Scripts that build objects:
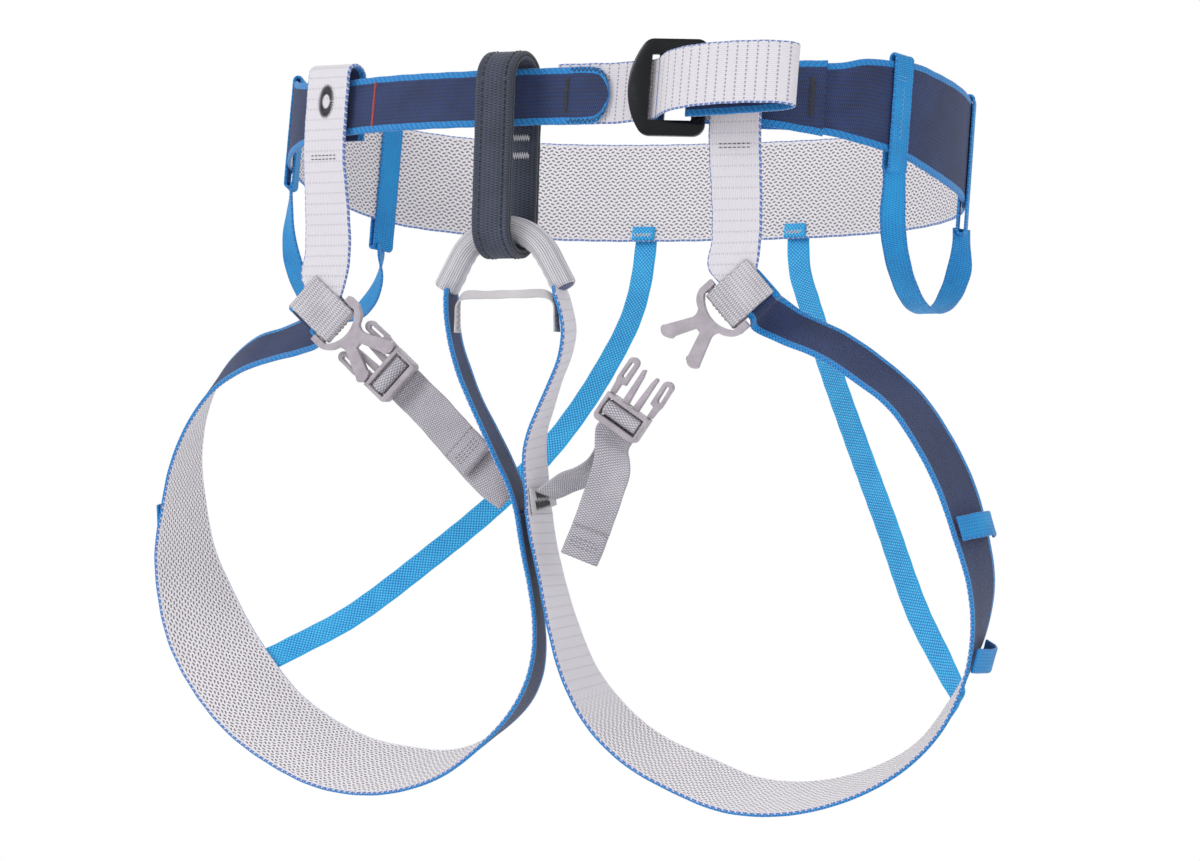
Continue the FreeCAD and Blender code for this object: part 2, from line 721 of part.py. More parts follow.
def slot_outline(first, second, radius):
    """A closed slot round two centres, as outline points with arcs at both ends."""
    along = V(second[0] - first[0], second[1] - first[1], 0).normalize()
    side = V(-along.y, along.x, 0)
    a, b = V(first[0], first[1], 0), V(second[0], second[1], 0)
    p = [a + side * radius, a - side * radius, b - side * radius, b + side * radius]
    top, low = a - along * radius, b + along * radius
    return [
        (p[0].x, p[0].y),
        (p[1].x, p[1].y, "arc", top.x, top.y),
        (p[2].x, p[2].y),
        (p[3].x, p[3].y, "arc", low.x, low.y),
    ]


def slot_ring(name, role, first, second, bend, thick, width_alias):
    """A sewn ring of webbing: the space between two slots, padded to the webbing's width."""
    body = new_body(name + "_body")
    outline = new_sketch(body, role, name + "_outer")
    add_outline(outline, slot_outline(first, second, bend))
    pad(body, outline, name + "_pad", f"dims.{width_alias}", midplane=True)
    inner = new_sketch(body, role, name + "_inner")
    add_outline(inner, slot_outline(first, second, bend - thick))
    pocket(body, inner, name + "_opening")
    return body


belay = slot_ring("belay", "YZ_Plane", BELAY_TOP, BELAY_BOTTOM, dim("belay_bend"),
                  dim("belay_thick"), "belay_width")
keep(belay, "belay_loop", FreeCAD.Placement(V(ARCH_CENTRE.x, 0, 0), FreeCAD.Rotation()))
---
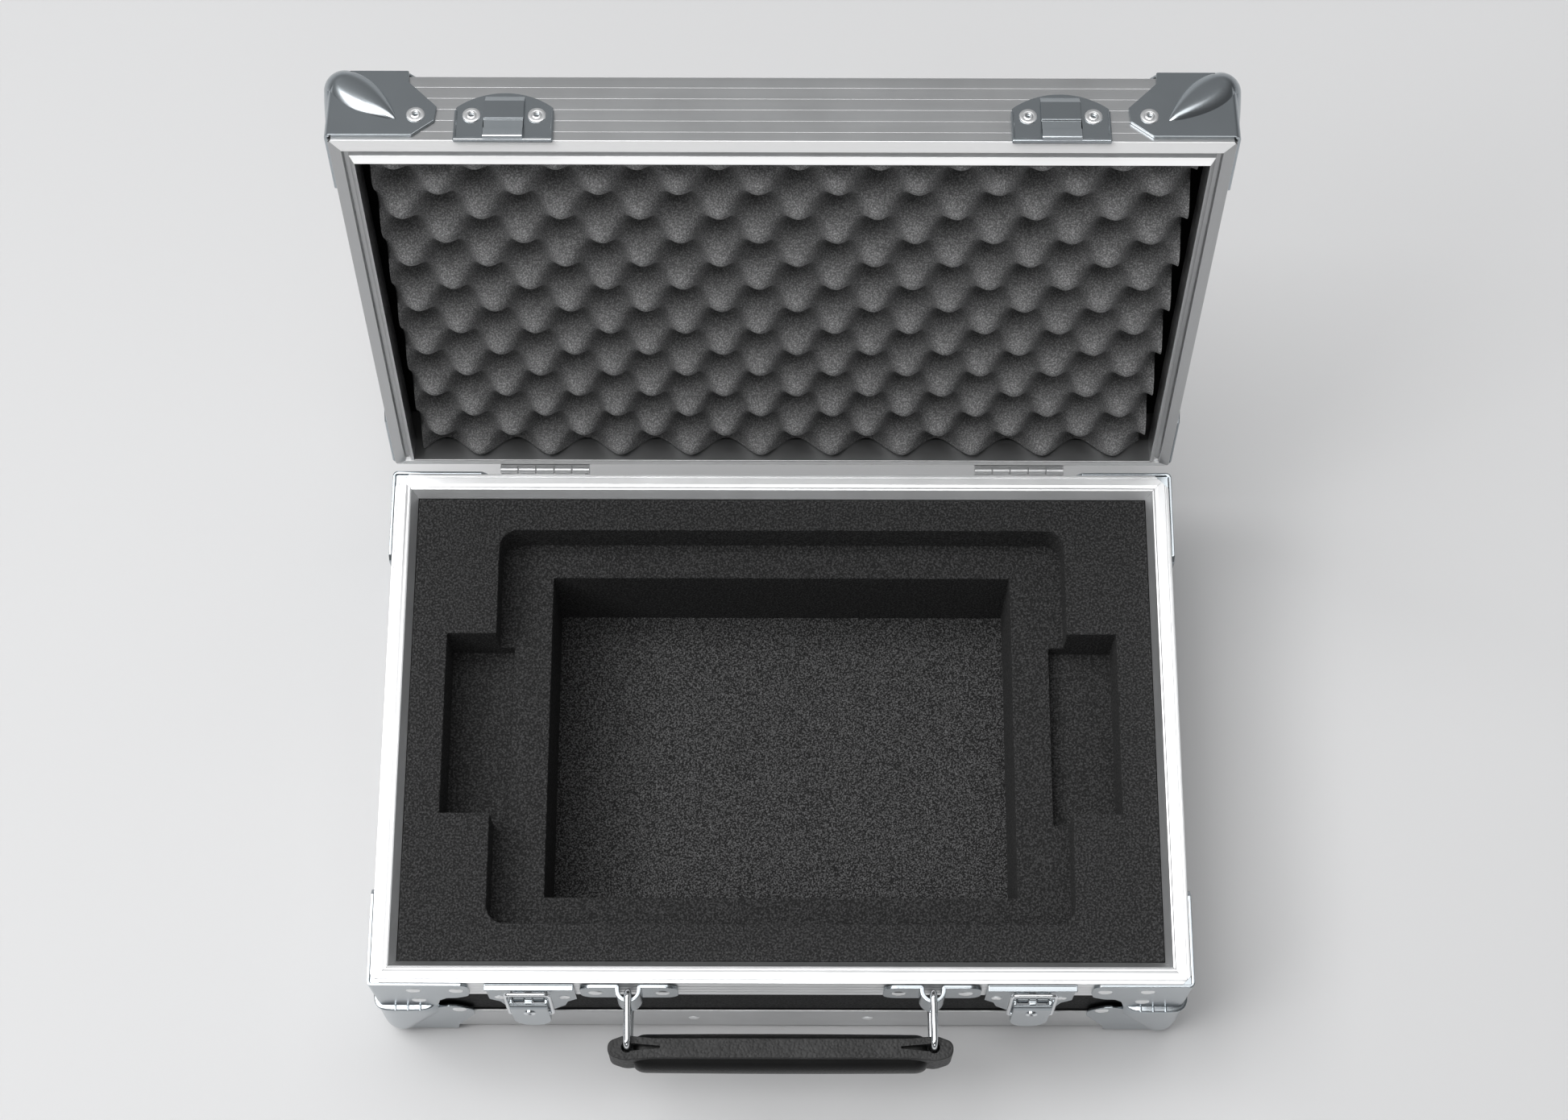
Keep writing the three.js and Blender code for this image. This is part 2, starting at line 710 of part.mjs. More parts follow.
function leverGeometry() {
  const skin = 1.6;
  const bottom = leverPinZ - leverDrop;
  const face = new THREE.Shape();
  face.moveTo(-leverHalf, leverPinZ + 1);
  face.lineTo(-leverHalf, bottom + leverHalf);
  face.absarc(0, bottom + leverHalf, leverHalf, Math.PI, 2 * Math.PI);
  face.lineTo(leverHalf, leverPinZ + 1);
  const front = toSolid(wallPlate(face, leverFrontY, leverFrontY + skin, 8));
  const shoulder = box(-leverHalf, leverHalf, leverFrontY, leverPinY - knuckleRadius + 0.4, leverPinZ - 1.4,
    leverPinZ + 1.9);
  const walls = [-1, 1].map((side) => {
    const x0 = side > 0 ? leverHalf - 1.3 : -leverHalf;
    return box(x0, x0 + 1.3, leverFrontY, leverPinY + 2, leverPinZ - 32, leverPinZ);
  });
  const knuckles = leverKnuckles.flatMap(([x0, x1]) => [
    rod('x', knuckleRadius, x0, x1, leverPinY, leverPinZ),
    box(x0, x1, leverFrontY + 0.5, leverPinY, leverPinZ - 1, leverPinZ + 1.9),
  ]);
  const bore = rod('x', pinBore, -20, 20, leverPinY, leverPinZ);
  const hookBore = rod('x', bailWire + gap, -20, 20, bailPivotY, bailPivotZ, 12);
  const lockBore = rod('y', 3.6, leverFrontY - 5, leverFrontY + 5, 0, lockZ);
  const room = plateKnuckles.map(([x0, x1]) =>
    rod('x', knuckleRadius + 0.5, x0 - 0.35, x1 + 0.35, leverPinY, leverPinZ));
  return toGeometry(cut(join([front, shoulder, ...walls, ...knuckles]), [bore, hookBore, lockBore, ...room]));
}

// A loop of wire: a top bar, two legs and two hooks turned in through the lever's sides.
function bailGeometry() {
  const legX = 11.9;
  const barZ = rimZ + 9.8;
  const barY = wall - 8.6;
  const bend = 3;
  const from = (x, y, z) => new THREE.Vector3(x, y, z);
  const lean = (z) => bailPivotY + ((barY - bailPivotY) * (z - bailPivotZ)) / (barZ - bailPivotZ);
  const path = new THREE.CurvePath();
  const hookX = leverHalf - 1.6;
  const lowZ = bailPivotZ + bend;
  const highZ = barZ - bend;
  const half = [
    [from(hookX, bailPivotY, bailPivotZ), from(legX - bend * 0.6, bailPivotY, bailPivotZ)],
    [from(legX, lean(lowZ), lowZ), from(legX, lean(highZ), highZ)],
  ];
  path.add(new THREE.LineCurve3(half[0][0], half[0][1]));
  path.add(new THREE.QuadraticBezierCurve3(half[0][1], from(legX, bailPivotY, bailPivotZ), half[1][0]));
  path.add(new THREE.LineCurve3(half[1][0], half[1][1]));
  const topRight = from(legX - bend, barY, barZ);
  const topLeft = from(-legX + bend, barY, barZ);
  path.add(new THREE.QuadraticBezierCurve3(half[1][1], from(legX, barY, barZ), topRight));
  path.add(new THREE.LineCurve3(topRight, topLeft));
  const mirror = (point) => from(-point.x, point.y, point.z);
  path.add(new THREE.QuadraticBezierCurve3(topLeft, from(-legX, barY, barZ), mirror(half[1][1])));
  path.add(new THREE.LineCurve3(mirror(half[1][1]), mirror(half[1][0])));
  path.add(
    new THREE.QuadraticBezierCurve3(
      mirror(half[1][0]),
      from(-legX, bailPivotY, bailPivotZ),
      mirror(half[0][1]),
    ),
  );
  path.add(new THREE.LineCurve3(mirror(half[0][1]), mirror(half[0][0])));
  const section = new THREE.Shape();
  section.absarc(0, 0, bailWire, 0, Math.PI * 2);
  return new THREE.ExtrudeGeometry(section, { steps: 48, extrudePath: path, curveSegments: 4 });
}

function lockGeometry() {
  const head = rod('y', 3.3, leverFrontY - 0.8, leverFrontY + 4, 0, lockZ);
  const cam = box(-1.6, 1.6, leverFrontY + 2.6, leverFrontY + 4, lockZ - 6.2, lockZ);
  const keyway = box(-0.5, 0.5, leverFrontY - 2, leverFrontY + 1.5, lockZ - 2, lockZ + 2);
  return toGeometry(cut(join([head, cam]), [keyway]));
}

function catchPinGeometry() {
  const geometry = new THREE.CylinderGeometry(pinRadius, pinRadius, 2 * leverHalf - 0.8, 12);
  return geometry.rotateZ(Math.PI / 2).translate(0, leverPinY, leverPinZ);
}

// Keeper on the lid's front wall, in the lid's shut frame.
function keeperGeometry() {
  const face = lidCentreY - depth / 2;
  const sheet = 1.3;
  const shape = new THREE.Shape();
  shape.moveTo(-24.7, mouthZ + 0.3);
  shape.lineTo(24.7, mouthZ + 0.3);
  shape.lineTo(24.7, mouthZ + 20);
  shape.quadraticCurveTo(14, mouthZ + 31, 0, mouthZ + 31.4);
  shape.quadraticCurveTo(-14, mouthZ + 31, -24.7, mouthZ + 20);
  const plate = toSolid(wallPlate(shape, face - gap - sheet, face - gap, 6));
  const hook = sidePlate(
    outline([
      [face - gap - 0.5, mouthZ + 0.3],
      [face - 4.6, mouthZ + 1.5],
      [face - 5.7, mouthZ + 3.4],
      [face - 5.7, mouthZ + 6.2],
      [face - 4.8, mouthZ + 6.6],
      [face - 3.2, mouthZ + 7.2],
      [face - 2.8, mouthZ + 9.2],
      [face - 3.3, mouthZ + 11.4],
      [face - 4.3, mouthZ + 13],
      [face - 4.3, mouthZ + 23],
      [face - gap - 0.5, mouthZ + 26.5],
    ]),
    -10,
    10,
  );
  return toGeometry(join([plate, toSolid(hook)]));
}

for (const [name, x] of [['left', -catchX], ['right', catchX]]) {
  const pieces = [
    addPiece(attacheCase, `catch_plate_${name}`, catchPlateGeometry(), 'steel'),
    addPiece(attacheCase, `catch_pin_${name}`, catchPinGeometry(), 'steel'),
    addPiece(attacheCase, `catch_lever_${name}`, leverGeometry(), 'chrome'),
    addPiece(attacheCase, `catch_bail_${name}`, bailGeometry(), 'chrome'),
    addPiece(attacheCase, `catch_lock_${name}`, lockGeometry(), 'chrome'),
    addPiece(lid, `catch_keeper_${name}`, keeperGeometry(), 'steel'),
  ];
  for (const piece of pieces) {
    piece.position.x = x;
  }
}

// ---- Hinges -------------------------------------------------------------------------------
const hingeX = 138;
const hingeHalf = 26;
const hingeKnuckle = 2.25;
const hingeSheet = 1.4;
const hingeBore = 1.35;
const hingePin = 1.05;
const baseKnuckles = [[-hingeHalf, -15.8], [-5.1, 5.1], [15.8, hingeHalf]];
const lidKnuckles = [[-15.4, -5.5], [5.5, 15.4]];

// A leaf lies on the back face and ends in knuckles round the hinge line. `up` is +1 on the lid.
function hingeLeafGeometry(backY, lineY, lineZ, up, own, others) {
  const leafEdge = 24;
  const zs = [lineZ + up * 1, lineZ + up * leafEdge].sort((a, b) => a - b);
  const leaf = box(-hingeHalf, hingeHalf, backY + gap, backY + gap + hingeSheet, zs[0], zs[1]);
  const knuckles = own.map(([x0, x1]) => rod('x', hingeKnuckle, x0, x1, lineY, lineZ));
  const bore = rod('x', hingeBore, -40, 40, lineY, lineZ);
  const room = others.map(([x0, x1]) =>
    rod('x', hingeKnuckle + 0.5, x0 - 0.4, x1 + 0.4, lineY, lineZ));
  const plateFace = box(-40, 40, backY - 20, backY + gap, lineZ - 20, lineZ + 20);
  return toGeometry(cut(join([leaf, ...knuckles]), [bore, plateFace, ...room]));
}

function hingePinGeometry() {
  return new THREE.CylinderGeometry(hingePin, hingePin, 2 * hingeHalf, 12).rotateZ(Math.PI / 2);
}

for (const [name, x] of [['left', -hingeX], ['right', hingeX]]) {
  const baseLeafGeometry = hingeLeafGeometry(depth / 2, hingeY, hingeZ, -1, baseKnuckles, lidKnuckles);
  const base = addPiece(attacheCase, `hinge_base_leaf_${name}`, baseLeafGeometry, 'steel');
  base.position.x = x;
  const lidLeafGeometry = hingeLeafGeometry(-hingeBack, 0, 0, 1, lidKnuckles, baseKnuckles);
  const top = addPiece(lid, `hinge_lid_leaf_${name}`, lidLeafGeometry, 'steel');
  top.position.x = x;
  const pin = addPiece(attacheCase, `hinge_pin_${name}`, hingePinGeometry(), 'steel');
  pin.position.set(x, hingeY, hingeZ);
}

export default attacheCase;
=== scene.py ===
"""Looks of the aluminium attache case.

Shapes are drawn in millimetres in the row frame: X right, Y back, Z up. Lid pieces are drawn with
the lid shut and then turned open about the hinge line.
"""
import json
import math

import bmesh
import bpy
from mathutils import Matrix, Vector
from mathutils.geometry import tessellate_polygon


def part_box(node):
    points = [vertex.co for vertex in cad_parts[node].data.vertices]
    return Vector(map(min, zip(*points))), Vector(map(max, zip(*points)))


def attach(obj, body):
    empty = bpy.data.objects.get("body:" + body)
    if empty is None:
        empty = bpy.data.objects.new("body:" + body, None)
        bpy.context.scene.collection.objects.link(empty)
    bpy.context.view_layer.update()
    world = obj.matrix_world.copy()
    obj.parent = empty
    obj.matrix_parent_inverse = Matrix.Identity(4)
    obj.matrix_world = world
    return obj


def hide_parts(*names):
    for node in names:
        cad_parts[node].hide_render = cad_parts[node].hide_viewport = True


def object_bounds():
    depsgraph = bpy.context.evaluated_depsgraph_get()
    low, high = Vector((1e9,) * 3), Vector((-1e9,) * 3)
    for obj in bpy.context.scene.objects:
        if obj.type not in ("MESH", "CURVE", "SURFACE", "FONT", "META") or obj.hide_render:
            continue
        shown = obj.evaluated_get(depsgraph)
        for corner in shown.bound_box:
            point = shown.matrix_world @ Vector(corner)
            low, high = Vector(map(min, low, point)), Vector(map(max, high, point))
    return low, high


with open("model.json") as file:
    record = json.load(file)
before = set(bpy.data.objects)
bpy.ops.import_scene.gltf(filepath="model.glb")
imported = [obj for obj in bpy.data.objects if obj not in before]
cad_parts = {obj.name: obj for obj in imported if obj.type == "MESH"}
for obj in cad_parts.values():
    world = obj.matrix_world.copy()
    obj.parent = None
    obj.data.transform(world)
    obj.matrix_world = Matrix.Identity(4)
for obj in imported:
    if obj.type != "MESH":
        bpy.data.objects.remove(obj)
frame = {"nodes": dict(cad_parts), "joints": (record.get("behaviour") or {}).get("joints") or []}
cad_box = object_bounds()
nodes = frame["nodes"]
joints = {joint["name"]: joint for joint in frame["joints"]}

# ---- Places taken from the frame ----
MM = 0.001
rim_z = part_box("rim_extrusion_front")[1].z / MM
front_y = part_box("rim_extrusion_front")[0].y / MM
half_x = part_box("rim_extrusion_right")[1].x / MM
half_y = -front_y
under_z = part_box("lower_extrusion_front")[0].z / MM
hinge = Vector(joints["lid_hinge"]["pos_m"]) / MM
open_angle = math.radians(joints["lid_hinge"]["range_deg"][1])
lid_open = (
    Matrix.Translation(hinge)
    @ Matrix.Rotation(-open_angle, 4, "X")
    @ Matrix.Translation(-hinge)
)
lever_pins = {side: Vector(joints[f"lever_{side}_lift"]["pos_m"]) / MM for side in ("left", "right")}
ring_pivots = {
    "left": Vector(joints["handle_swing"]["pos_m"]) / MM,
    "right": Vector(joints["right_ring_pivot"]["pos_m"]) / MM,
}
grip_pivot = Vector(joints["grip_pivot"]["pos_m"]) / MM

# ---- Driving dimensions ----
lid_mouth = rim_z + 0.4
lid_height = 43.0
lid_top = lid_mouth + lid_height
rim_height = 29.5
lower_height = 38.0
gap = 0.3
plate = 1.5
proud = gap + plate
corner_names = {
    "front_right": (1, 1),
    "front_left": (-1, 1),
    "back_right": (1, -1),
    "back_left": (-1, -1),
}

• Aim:
In the entries above, identify every line with the string "None".

• In response:
    if empty is None:
        empty = bpy.data.objects.new("body:" + body, None)
    obj.parent = None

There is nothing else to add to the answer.